Tuesday 5 January 2016

Emotions

I felt the drug working in my system, and a part of me died. The part that wanted to experience passion to my full capacity again. I felt like somebody might as well have said to me: "We don't care about you as a living, breathing, emotional human being. We want you neutered." I had no choice in the matter. I felt like a cat that had been desexed and declawed, and I should probably abstain from comparing myself to animals, since to be a mental health patient is to be dehumanised by so many, and maybe I'm even in on the action myself(?), but I can't help it.

Emotional problems persist to this day. While I was unwell I digested the paradigm of an emotionally repressed person. I somehow thought mimicking him was the bright thing to do. I was in a moral panic. I believed that I had to suppress my intellectual curiosity to prevent emotional pain. I've relaxed since then, but I'm also still haunted by trauma from a past relationship. Often it feels like I will never emerge from this state. Yet I keep doing what I can to keep hope alive.

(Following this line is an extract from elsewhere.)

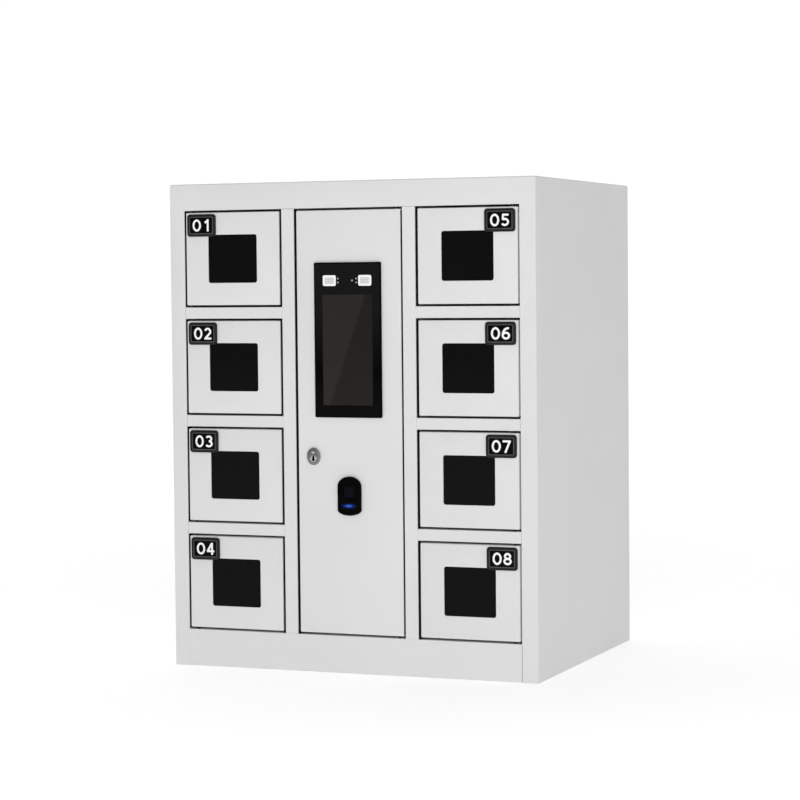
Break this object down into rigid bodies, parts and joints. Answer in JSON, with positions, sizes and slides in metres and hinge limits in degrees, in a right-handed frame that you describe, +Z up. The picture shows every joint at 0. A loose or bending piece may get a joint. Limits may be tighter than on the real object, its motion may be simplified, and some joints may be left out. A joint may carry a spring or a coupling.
{
  "type": "phone charging kiosk",
  "caption": "Floor or counter cabinet of sheet steel with numbered charging compartments behind windowed doors, and a control door with a face terminal, fingerprint reader and cam lock.",
  "frame": {"origin": "middle of the footprint on the floor", "axes": "+Z up, doors face -Y, +X to the right of someone facing the doors"},
  "size_m": [0.52, 0.415, 0.65],
  "materials": {
    "light_grey_paint": "light grey powder coat, fine satin texture",
    "smoked_acrylic": "black smoked acrylic sheet, glossy",
    "black_plastic": "black moulded plastic, satin",
    "screen_glass": "black cover glass over a screen, glossy",
    "zinc_plate": "zinc plated steel, satin",
    "polished_steel": "nickel plated, bright",
    "unit_case": "black moulded case, satin"
  },
  "bodies": {
    "cabinet": {"cabinet_shell": "light_grey_paint", "base_panel": "light_grey_paint", "back_panel": "light_grey_paint", "left_partition": "light_grey_paint", "right_partition": "light_grey_paint", "left_shelf_1": "light_grey_paint", "left_shelf_2": "light_grey_paint", "left_shelf_3": "light_grey_paint", "right_shelf_1": "light_grey_paint", "right_shelf_2": "light_grey_paint", "right_shelf_3": "light_grey_paint", "left_charging_panel": "light_grey_paint", "right_charging_panel": "light_grey_paint", "lock_body_01": "zinc_plate", "lock_body_02": "zinc_plate", "lock_body_03": "zinc_plate", "lock_body_04": "zinc_plate", "lock_body_05": "zinc_plate", "lock_body_06": "zinc_plate", "lock_body_07": "zinc_plate", "lock_body_08": "zinc_plate", "power_control_unit": "unit_case"},
    "compartment_door_01": {"door_01": "light_grey_paint", "window_01": "smoked_acrylic", "number_plate_01": "black_plastic"},
    "bolt_01": {"lock_bolt_01": "polished_steel"},
    "compartment_door_02": {"door_02": "light_grey_paint", "window_02": "smoked_acrylic", "number_plate_02": "black_plastic"},
    "bolt_02": {"lock_bolt_02": "polished_steel"},
    "compartment_door_03": {"door_03": "light_grey_paint", "window_03": "smoked_acrylic", "number_plate_03": "black_plastic"},
    "bolt_03": {"lock_bolt_03": "polished_steel"},
    "compartment_door_04": {"door_04": "light_grey_paint", "window_04": "smoked_acrylic", "number_plate_04": "black_plastic"},
    "bolt_04": {"lock_bolt_04": "polished_steel"},
    "compartment_door_05": {"door_05": "light_grey_paint", "window_05": "smoked_acrylic", "number_plate_05": "black_plastic"},
    "bolt_05": {"lock_bolt_05": "polished_steel"},
    "compartment_door_06": {"door_06": "light_grey_paint", "window_06": "smoked_acrylic", "number_plate_06": "black_plastic"},
    "bolt_06": {"lock_bolt_06": "polished_steel"},
    "compartment_door_07": {"door_07": "light_grey_paint", "window_07": "smoked_acrylic", "number_plate_07": "black_plastic"},
    "bolt_07": {"lock_bolt_07": "polished_steel"},
    "compartment_door_08": {"door_08": "light_grey_paint", "window_08": "smoked_acrylic", "number_plate_08": "black_plastic"},
    "bolt_08": {"lock_bolt_08": "polished_steel"},
    "control_door_assembly": {"control_door": "light_grey_paint", "terminal_case": "black_plastic", "terminal_glass": "screen_glass", "fingerprint_reader": "black_plastic", "cam_lock_barrel": "polished_steel"},
    "cam_plug": {"cam_lock_plug": "zinc_plate"}
  },
  "joints": [
    {"name": "door_01_hinge", "type": "hinge", "parent": "cabinet", "child": "compartment_door_01", "pos_m": [-0.2275, -0.1965, 0.5495], "axis": [0, 0, -1], "range_deg": [0, 100]},
    {"name": "bolt_01_slide", "type": "slide", "parent": "cabinet", "child": "bolt_01", "axis": [-1, 0, 0], "range_m": [0, 0.01]},
    {"name": "door_02_hinge", "type": "hinge", "parent": "cabinet", "child": "compartment_door_02", "pos_m": [-0.2275, -0.1965, 0.4045], "axis": [0, 0, -1], "range_deg": [0, 100]},
    {"name": "bolt_02_slide", "type": "slide", "parent": "cabinet", "child": "bolt_02", "axis": [-1, 0, 0], "range_m": [0, 0.01]},
    {"name": "door_03_hinge", "type": "hinge", "parent": "cabinet", "child": "compartment_door_03", "pos_m": [-0.2275, -0.1965, 0.2595], "axis": [0, 0, -1], "range_deg": [0, 100]},
    {"name": "bolt_03_slide", "type": "slide", "parent": "cabinet", "child": "bolt_03", "axis": [-1, 0, 0], "range_m": [0, 0.01]},
    {"name": "door_04_hinge", "type": "hinge", "parent": "cabinet", "child": "compartment_door_04", "pos_m": [-0.2275, -0.1965, 0.1145], "axis": [0, 0, -1], "range_deg": [0, 100]},
    {"name": "bolt_04_slide", "type": "slide", "parent": "cabinet", "child": "bolt_04", "axis": [-1, 0, 0], "range_m": [0, 0.01]},
    {"name": "door_05_hinge", "type": "hinge", "parent": "cabinet", "child": "compartment_door_05", "pos_m": [0.2275, -0.1965, 0.5495], "axis": [0, 0, 1], "range_deg": [0, 100]},
    {"name": "bolt_05_slide", "type": "slide", "parent": "cabinet", "child": "bolt_05", "axis": [1, 0, 0], "range_m": [0, 0.01]},
    {"name": "door_06_hinge", "type": "hinge", "parent": "cabinet", "child": "compartment_door_06", "pos_m": [0.2275, -0.1965, 0.4045], "axis": [0, 0, 1], "range_deg": [0, 100]},
    {"name": "bolt_06_slide", "type": "slide", "parent": "cabinet", "child": "bolt_06", "axis": [1, 0, 0], "range_m": [0, 0.01]},
    {"name": "door_07_hinge", "type": "hinge", "parent": "cabinet", "child": "compartment_door_07", "pos_m": [0.2275, -0.1965, 0.2595], "axis": [0, 0, 1], "range_deg": [0, 100]},
    {"name": "bolt_07_slide", "type": "slide", "parent": "cabinet", "child": "bolt_07", "axis": [1, 0, 0], "range_m": [0, 0.01]},
    {"name": "door_08_hinge", "type": "hinge", "parent": "cabinet", "child": "compartment_door_08", "pos_m": [0.2275, -0.1965, 0.1145], "axis": [0, 0, 1], "range_deg": [0, 100]},
    {"name": "bolt_08_slide", "type": "slide", "parent": "cabinet", "child": "bolt_08", "axis": [1, 0, 0], "range_m": [0, 0.01]},
    {"name": "control_door_hinge", "type": "hinge", "parent": "cabinet", "child": "control_door_assembly", "pos_m": [0.0665, -0.1965, 0.332], "axis": [0, 0, 1], "range_deg": [0, 100]},
    {"name": "cam_lock_turn", "type": "hinge", "parent": "control_door_assembly", "child": "cam_plug", "pos_m": [-0.0513, -0.2025, 0.2842], "axis": [0, -1, 0], "range_deg": [0, 90]}
  ]
}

I recently had a falling out with a man who identified as a feminist, yet acted in some distinctly sexist ways. I don't want to be too harsh on him, because he had done more emotional work than most guys his age, but a big part of me is relieved I no longer have to put up with his male entitlement. Even so, I feel his absence. I'm not a socially gregarious kind of person, and I don't have many friends. The loss of a budding friend makes itself known. I suspect most of us feel lonely and misunderstood, so ironically I'm not alone in that. *Sigh*

Tomorrow I will finally see my psychologist, after a two week absence. I expect the time to fly.